The Silphidae are among the largest and most conspicuous of the staphylinoid beetles. Most species are carrion-associated and will breed at carrion on which the larvae will feed. Adults of some (most?) species will opportunistically prey on fly larvae, and various species have been found at both dung and certain fungi.

There are two distinct lineages or clades of silphids currently ranked as subfamilies. The Silphinae typically breed at large carcasses and show little to no parental care whereas the Nicrophorinae, in particular the genus Nicrophorus, show the opposite pattern. They breed at small carcasses (<300g, usually <50g) which a pair of parents will bury into a subterranean crypt in which to rear their brood. Members of the genus Nicrophorus are unusual among the Coleoptera in showing biparental care of their offspring. Some species have been found to breed communally on carcasses too large to bury.

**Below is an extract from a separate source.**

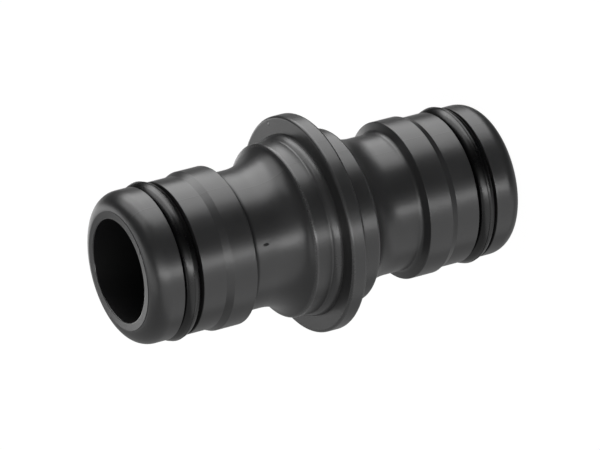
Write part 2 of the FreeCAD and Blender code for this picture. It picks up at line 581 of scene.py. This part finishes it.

There is a relatively extensive literature on silphid biology, although primarily focused on the more behaviorally complex species of the Nicrophorinae, much of which has been reviewed by Anderson and Peck (1985), Ratcliffe (1996), Eggert and Müller (1997) and Scott (1998). Heymons published a series of classic works describing the biology of various European silphine species (Heymons et al. 1926, 1927, 1928, 1929, 1930a, 1930b; Heymons & Lengerken 1931, 1932a, 1933b, 1934). The life history of Necrodes surinamensis was described by Ratcliffe (1972) but few other silphine species have been studied in detail. See Sikes (in press) for more detailed information on silphid biology, morphology, and phylogeny.